• [RECORDS FOR THE TASK]
########################################

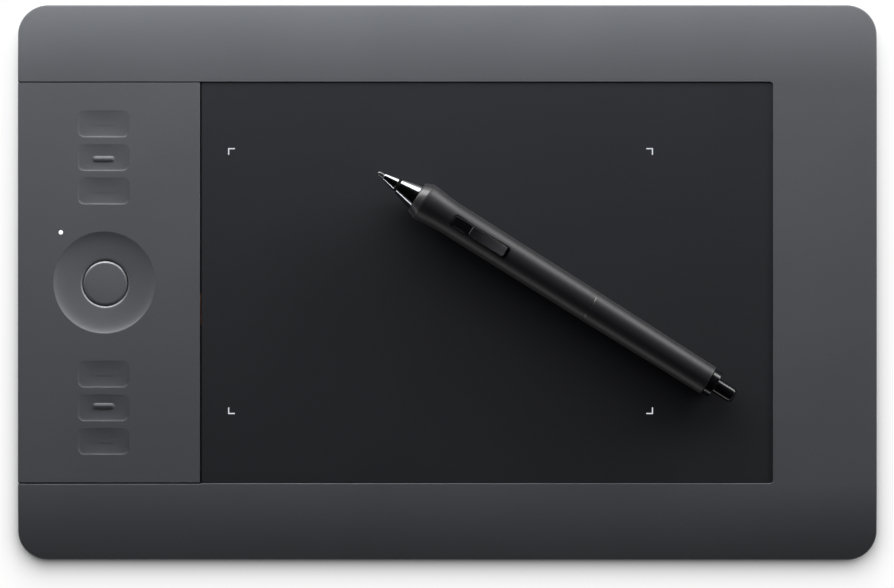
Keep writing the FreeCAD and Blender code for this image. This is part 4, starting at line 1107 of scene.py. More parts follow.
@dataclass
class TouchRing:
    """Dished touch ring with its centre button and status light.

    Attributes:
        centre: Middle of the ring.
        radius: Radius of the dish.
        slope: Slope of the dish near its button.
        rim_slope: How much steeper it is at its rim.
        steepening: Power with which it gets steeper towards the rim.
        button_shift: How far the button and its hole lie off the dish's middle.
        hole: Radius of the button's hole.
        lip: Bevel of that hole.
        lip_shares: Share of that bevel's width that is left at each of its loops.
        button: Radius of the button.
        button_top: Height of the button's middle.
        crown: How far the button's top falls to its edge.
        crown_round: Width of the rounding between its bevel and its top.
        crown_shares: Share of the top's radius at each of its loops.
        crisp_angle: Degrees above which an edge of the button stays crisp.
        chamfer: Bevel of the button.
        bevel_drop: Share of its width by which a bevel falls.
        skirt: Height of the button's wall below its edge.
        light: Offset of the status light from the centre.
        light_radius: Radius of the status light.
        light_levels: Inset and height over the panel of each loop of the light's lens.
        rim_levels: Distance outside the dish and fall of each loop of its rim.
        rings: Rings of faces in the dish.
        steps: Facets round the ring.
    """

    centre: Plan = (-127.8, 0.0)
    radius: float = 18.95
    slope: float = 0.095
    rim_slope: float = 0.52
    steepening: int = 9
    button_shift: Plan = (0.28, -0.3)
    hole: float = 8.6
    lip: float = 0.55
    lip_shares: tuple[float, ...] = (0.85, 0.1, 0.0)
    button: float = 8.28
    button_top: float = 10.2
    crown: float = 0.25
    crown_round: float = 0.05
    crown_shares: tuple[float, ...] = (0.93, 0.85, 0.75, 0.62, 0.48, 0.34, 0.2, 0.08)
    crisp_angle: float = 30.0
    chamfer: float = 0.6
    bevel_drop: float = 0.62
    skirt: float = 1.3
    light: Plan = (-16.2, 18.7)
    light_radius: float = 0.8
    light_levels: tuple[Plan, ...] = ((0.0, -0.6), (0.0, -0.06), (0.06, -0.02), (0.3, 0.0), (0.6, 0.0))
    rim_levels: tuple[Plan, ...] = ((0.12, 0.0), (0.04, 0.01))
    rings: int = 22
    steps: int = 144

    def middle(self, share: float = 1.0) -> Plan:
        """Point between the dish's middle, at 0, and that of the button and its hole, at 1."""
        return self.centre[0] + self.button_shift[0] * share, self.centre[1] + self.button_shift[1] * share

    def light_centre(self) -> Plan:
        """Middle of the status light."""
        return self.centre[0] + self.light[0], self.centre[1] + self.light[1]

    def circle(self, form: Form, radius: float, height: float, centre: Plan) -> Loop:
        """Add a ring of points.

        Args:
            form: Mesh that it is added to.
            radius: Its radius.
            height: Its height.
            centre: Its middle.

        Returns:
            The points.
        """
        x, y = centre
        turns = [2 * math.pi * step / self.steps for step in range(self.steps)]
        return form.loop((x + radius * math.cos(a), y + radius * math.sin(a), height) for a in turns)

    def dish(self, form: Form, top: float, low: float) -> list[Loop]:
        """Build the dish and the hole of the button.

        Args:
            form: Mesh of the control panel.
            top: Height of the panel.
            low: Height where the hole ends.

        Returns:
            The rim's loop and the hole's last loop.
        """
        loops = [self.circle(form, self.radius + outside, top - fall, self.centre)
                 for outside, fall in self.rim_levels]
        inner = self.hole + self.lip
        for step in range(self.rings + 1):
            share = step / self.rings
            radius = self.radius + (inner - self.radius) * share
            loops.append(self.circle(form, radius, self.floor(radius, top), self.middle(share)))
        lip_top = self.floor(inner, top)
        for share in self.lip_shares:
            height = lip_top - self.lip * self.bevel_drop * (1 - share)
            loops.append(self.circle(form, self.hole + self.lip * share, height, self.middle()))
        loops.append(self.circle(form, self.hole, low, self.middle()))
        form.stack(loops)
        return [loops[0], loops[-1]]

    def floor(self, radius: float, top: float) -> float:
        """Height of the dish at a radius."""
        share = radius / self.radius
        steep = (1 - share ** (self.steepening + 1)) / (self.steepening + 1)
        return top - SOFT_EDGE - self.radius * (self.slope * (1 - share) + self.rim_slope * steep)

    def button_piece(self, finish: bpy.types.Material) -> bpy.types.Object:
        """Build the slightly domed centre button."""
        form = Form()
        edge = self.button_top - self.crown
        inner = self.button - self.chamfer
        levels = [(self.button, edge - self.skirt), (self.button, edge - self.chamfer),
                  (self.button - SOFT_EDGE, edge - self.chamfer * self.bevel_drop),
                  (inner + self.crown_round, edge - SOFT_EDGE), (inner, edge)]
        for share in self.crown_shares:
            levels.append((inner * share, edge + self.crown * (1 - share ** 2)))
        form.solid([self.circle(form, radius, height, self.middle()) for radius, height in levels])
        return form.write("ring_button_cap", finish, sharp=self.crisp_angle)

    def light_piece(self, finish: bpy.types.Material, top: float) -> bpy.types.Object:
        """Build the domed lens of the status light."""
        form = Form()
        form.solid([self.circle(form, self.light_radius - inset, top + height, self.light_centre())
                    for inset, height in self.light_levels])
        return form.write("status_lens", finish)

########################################

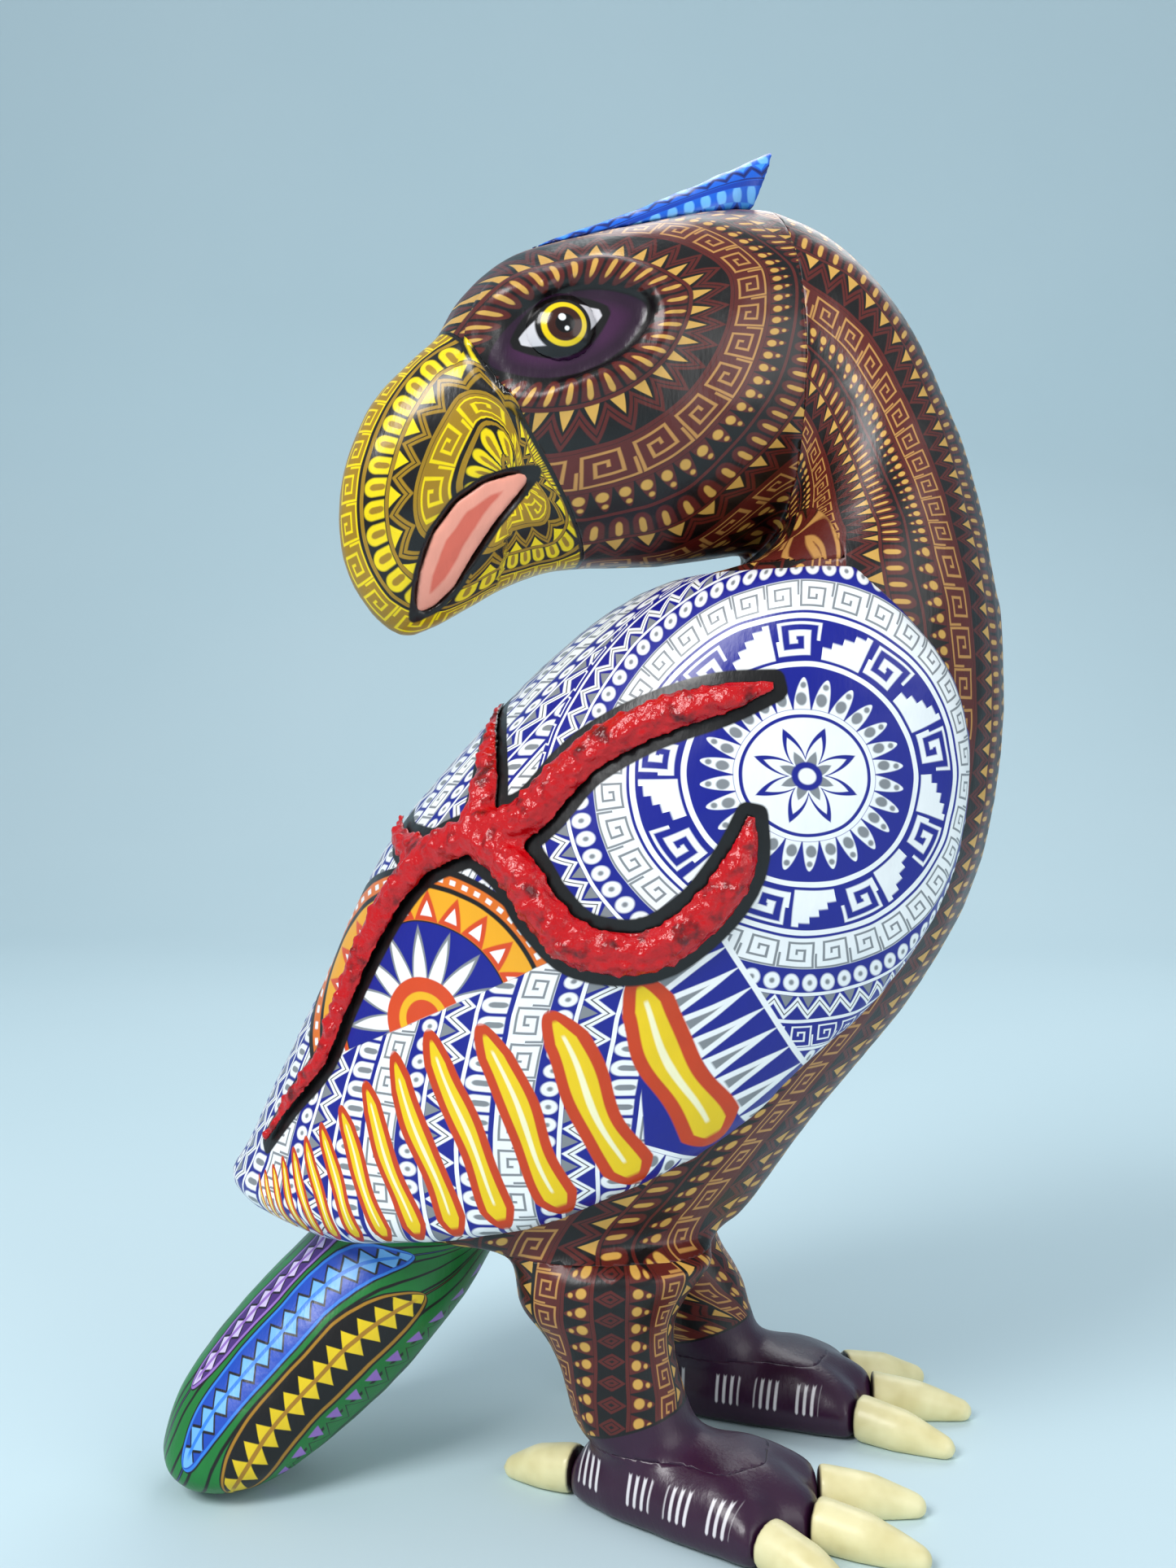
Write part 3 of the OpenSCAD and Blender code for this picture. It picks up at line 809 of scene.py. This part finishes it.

########################################

• [INSTRUCTIONS TO FOLLOW] Beginning with the line that contains "Keep writing the" and ending with the line that contains "and status light.", repeat exactly those lines and no others.

• [EXERCISE RESPONSE]
Keep writing the FreeCAD and Blender code for this image. This is part 4, starting at line 1107 of scene.py. More parts follow.
@dataclass
class TouchRing:
    """Dished touch ring with its centre button and status light.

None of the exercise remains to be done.